Records —
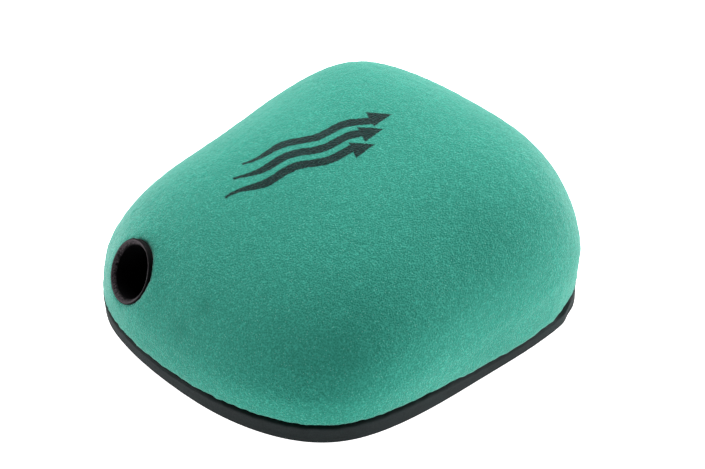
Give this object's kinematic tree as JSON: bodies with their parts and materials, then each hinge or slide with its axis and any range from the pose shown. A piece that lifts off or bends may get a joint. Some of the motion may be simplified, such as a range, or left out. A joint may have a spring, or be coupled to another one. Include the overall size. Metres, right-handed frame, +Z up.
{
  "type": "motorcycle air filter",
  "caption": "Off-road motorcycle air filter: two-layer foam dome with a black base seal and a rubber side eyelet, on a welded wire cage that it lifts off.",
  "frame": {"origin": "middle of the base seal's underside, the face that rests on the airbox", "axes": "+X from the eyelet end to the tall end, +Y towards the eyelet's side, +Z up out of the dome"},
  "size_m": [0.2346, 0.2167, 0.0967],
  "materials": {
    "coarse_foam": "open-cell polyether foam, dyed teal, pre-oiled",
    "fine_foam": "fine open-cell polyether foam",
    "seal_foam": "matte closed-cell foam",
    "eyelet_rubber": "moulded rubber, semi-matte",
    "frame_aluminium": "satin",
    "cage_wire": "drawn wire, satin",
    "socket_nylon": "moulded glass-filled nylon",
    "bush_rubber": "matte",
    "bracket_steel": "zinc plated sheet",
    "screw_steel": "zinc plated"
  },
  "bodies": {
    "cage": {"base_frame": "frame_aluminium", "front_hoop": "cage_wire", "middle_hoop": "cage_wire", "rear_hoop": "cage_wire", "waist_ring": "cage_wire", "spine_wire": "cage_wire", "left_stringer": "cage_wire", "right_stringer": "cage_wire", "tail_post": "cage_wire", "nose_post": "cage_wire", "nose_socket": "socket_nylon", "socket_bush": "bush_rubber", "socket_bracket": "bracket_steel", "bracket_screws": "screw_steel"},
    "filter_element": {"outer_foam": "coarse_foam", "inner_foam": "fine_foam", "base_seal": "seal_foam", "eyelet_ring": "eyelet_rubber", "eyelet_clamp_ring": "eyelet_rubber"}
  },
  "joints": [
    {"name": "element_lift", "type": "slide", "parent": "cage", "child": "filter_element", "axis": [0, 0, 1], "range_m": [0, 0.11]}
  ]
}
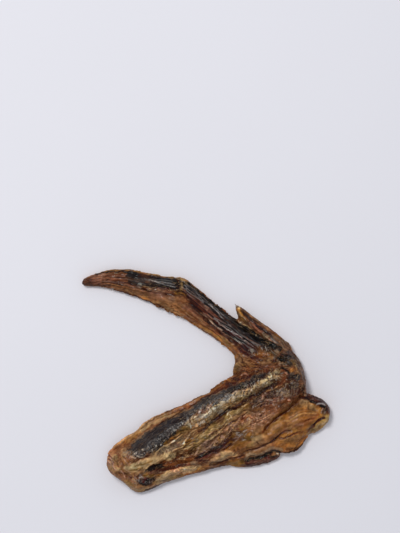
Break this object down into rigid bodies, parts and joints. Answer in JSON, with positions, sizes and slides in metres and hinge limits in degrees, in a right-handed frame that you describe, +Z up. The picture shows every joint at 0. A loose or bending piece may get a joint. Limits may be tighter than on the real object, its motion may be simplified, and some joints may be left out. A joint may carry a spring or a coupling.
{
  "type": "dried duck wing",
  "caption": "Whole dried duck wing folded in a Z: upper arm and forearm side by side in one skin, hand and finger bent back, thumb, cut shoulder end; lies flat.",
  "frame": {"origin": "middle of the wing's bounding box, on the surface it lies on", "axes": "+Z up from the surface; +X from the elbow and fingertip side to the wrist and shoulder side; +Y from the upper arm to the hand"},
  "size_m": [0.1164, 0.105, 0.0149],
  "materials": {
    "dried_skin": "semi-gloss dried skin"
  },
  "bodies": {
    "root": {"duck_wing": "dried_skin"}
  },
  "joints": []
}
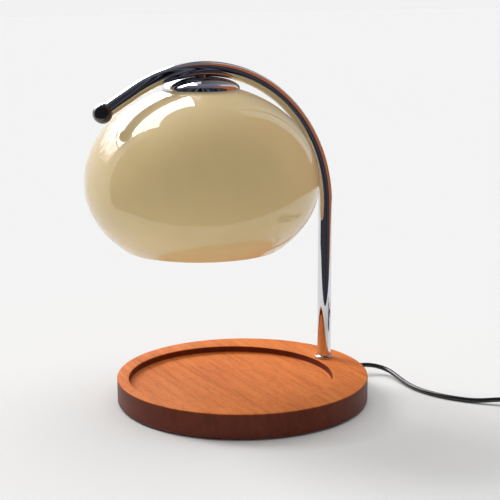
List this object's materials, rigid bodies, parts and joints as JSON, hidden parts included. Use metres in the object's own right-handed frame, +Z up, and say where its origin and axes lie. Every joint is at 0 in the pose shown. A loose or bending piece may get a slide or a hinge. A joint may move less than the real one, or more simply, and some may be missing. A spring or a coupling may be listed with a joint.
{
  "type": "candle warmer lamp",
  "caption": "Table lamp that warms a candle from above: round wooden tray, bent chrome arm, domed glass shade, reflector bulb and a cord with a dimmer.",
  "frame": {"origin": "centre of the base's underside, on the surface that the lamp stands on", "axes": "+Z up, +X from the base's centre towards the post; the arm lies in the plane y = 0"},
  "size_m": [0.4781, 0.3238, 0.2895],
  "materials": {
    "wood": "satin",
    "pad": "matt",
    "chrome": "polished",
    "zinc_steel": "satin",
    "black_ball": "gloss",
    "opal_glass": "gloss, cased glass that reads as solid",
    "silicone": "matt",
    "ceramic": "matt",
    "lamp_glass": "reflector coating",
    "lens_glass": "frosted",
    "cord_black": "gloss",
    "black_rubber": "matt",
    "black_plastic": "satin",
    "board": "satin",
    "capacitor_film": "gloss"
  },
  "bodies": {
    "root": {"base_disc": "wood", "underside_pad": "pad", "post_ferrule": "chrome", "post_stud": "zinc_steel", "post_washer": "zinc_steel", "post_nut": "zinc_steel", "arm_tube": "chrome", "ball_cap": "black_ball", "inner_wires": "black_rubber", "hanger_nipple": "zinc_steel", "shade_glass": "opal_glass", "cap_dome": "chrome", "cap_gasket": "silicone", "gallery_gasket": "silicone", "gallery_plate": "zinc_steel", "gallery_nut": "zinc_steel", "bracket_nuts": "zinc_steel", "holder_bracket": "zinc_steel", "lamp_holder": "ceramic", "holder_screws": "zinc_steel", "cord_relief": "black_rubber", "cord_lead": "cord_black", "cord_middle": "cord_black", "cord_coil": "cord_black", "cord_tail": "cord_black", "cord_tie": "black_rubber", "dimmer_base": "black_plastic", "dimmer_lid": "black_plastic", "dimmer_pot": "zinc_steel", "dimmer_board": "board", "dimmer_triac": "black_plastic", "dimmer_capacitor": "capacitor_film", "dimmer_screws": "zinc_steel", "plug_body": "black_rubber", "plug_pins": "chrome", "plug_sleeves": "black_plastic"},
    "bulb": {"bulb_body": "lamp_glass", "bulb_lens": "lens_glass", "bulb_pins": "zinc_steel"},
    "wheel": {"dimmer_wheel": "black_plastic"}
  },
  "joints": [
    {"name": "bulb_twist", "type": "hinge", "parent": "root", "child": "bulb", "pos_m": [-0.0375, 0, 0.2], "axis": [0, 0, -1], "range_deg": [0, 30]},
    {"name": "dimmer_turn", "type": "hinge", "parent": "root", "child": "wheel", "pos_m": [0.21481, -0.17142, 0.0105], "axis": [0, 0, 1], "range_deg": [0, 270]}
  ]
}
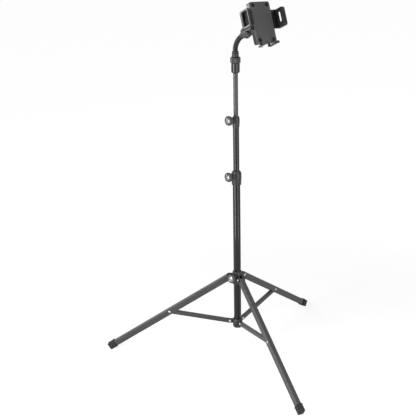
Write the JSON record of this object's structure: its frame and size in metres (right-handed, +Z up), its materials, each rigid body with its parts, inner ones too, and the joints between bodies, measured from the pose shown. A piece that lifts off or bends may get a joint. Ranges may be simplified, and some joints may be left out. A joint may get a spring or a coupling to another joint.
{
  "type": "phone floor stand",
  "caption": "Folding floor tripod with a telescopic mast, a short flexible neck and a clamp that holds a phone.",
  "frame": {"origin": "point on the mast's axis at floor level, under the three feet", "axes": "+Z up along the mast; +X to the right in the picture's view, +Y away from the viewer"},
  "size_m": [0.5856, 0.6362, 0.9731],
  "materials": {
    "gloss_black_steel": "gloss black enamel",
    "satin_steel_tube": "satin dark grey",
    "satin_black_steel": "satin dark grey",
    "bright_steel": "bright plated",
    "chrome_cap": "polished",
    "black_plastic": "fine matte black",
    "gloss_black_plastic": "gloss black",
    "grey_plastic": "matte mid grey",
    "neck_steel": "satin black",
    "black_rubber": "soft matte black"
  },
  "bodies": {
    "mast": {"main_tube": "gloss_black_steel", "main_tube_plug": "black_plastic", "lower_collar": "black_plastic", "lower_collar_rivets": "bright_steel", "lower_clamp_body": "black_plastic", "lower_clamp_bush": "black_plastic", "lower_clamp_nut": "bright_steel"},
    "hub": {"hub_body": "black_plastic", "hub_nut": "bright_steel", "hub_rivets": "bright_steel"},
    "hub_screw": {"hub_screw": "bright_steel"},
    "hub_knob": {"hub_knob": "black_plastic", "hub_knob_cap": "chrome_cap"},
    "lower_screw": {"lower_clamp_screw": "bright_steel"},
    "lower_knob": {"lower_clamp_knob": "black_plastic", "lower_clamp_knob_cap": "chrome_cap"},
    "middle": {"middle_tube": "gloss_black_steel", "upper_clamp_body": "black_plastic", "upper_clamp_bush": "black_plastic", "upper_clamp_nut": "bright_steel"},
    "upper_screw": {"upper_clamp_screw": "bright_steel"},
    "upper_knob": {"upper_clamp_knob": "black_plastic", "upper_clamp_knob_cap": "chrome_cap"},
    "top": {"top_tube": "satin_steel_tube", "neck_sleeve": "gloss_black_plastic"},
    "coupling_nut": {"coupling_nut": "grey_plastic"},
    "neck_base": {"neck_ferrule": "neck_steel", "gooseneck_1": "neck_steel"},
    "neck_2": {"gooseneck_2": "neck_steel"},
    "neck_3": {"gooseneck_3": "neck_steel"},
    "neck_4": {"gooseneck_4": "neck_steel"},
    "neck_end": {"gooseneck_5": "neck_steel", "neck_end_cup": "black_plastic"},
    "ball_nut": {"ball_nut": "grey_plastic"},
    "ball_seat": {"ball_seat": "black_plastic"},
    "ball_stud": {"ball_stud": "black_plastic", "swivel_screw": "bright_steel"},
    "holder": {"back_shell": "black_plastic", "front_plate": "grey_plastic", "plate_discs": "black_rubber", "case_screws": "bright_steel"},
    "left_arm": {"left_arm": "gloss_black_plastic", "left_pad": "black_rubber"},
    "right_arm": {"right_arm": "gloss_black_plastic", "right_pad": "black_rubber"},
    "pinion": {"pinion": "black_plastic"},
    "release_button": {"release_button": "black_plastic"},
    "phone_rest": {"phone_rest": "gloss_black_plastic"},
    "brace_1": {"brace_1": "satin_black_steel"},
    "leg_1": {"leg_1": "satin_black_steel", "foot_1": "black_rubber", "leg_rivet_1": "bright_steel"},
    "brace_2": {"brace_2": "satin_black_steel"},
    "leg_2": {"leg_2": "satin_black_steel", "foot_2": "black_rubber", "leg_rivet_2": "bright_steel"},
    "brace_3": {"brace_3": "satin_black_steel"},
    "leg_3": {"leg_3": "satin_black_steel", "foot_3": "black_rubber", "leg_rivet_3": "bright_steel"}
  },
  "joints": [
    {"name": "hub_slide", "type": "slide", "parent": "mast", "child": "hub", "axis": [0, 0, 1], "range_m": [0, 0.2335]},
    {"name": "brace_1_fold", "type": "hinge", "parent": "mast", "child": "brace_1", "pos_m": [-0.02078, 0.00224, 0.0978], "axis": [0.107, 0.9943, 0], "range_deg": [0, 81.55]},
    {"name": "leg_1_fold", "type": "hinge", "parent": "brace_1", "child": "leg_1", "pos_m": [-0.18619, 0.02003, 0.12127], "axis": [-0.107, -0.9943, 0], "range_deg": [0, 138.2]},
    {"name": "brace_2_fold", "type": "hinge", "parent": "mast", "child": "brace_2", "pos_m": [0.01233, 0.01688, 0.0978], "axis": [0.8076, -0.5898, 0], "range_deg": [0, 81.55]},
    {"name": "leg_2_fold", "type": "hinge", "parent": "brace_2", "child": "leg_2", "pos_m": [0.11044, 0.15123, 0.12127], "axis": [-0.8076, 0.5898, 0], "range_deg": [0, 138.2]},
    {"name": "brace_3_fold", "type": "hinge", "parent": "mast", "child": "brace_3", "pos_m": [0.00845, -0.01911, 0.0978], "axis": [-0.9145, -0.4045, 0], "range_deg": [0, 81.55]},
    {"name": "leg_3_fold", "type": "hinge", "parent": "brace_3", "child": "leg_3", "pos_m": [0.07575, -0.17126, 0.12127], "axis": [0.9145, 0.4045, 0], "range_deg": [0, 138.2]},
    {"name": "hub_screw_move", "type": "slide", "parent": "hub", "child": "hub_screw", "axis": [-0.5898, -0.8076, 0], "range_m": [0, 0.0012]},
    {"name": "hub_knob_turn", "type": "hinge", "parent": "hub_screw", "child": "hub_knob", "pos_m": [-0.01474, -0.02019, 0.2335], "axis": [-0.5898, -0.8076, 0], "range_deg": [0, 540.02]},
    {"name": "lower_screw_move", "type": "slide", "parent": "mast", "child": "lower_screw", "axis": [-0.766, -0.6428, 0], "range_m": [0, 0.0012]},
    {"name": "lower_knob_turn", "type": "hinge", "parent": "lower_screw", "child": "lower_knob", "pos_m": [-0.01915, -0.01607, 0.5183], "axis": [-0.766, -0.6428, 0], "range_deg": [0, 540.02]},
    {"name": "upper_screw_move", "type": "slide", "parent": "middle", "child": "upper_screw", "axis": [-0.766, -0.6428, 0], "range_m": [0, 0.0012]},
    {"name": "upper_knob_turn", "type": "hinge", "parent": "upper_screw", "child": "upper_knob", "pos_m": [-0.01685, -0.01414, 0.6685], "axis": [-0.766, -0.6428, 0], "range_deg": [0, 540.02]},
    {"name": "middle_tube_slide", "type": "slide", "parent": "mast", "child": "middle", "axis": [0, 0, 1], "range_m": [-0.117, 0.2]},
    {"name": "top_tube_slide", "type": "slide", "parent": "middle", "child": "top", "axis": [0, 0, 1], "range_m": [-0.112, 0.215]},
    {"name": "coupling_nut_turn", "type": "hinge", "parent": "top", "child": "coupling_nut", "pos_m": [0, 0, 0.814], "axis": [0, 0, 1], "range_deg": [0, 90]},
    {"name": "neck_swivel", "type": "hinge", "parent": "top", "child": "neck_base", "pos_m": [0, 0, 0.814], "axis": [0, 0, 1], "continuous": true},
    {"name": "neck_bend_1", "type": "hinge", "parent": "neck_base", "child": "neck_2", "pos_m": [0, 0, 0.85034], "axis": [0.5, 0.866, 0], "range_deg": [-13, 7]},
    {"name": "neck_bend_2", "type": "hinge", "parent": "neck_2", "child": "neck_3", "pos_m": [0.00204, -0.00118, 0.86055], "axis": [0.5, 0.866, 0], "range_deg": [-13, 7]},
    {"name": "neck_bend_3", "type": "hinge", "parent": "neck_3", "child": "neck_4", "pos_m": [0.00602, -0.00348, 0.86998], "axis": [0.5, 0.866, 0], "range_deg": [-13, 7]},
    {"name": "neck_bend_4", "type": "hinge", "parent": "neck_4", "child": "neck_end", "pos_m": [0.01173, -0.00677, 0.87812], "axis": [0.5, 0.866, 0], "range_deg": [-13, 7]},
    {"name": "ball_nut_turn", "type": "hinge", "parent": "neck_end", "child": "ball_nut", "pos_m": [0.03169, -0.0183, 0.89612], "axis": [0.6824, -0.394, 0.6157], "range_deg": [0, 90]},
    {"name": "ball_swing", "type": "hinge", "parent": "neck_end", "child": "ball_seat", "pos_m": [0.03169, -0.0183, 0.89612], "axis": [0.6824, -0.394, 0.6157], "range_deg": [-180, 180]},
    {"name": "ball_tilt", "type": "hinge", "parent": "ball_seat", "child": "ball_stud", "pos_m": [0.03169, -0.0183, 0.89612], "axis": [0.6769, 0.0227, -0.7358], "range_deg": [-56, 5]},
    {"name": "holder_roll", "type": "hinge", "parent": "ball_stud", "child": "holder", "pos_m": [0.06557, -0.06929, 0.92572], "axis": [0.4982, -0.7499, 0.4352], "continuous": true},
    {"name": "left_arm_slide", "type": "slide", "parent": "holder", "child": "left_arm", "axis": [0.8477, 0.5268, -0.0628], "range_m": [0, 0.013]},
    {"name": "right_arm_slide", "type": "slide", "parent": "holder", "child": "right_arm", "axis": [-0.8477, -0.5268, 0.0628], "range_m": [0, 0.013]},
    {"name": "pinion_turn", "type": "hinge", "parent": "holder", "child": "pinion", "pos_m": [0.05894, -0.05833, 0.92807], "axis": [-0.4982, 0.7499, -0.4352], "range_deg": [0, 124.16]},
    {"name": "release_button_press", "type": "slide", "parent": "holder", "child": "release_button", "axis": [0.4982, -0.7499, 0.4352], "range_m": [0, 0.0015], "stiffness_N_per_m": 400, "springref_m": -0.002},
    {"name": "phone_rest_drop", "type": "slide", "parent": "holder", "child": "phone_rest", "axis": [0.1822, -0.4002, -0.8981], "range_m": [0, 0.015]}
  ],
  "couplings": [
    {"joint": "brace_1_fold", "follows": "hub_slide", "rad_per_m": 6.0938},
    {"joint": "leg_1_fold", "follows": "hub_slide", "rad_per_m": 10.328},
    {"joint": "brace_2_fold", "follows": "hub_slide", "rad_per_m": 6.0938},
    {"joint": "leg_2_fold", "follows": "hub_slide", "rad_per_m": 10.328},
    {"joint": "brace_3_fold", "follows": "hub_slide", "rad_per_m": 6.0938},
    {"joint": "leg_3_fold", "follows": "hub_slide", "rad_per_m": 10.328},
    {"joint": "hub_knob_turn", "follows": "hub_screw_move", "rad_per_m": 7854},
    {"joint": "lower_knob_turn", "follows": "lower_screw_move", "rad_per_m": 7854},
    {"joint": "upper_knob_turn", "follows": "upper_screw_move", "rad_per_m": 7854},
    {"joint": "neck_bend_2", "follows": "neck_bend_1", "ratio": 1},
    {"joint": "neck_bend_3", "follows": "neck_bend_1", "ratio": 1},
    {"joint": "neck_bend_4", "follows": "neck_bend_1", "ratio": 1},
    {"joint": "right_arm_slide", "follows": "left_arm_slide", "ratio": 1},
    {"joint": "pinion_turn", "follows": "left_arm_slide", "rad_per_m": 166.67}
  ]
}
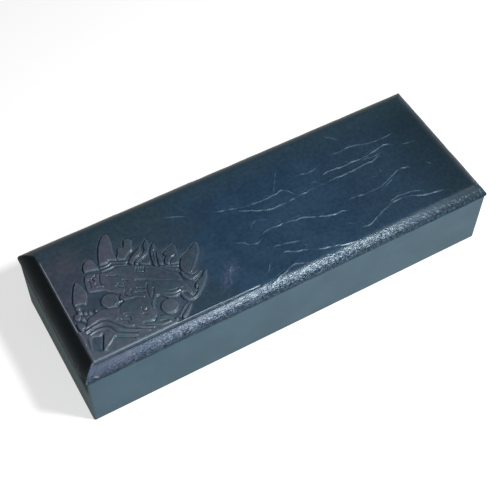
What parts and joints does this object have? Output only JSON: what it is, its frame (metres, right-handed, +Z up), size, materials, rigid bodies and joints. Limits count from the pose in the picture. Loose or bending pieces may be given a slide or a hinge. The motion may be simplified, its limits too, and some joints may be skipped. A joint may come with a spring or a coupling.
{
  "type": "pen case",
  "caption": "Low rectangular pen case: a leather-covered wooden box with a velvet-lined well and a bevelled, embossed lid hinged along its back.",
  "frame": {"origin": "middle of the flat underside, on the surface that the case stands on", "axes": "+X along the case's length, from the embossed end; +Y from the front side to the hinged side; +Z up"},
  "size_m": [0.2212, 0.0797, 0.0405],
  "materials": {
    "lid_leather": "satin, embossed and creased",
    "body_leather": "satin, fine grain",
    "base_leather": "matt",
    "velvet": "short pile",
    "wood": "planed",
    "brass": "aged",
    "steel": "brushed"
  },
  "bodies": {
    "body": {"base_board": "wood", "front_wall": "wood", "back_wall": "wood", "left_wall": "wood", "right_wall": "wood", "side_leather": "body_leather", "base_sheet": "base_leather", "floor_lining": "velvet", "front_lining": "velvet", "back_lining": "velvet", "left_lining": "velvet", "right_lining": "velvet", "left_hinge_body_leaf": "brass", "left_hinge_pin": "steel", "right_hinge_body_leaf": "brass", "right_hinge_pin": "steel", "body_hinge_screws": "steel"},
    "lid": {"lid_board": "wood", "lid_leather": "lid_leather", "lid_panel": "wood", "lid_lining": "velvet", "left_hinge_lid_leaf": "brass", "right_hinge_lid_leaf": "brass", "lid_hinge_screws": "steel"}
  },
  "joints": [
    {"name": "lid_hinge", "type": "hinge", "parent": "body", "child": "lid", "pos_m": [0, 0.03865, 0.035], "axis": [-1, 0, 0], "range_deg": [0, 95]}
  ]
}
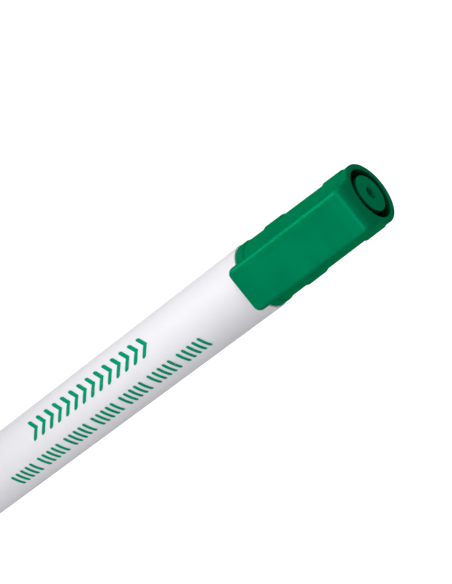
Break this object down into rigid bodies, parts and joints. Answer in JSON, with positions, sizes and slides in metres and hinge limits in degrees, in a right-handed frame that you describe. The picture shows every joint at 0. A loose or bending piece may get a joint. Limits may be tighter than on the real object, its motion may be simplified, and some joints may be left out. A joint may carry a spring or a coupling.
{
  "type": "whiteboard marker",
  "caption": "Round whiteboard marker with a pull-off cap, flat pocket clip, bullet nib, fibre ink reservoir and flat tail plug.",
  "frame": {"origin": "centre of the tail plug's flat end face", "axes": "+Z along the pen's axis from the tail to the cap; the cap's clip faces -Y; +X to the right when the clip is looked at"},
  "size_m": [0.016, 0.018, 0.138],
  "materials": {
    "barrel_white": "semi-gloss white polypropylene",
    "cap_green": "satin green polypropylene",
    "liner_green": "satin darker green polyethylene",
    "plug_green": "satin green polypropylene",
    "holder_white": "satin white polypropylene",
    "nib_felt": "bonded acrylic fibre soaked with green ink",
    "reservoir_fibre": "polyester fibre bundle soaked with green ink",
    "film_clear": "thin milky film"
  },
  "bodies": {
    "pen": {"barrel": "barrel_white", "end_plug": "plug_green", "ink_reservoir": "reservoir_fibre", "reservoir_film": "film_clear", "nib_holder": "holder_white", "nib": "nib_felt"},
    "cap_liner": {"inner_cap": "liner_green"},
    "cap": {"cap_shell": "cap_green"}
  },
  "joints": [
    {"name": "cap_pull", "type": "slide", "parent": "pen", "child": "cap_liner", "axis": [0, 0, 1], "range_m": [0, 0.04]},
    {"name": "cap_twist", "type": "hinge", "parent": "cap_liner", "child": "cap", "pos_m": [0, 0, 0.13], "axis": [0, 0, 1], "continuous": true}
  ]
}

What is needed — Starting at the line that contains "that you describe.", retype each line through the end of the listing above and nothing else.

Solution to this task —
Break this object down into rigid bodies, parts and joints. Answer in JSON, with positions, sizes and slides in metres and hinge limits in degrees, in a right-handed frame that you describe. The picture shows every joint at 0. A loose or bending piece may get a joint. Limits may be tighter than on the real object, its motion may be simplified, and some joints may be left out. A joint may carry a spring or a coupling.
{
  "type": "whiteboard marker",
  "caption": "Round whiteboard marker with a pull-off cap, flat pocket clip, bullet nib, fibre ink reservoir and flat tail plug.",
  "frame": {"origin": "centre of the tail plug's flat end face", "axes": "+Z along the pen's axis from the tail to the cap; the cap's clip faces -Y; +X to the right when the clip is looked at"},
  "size_m": [0.016, 0.018, 0.138],
  "materials": {
    "barrel_white": "semi-gloss white polypropylene",
    "cap_green": "satin green polypropylene",
    "liner_green": "satin darker green polyethylene",
    "plug_green": "satin green polypropylene",
    "holder_white": "satin white polypropylene",
    "nib_felt": "bonded acrylic fibre soaked with green ink",
    "reservoir_fibre": "polyester fibre bundle soaked with green ink",
    "film_clear": "thin milky film"
  },
  "bodies": {
    "pen": {"barrel": "barrel_white", "end_plug": "plug_green", "ink_reservoir": "reservoir_fibre", "reservoir_film": "film_clear", "nib_holder": "holder_white", "nib": "nib_felt"},
    "cap_liner": {"inner_cap": "liner_green"},
    "cap": {"cap_shell": "cap_green"}
  },
  "joints": [
    {"name": "cap_pull", "type": "slide", "parent": "pen", "child": "cap_liner", "axis": [0, 0, 1], "range_m": [0, 0.04]},
    {"name": "cap_twist", "type": "hinge", "parent": "cap_liner", "child": "cap", "pos_m": [0, 0, 0.13], "axis": [0, 0, 1], "continuous": true}
  ]
}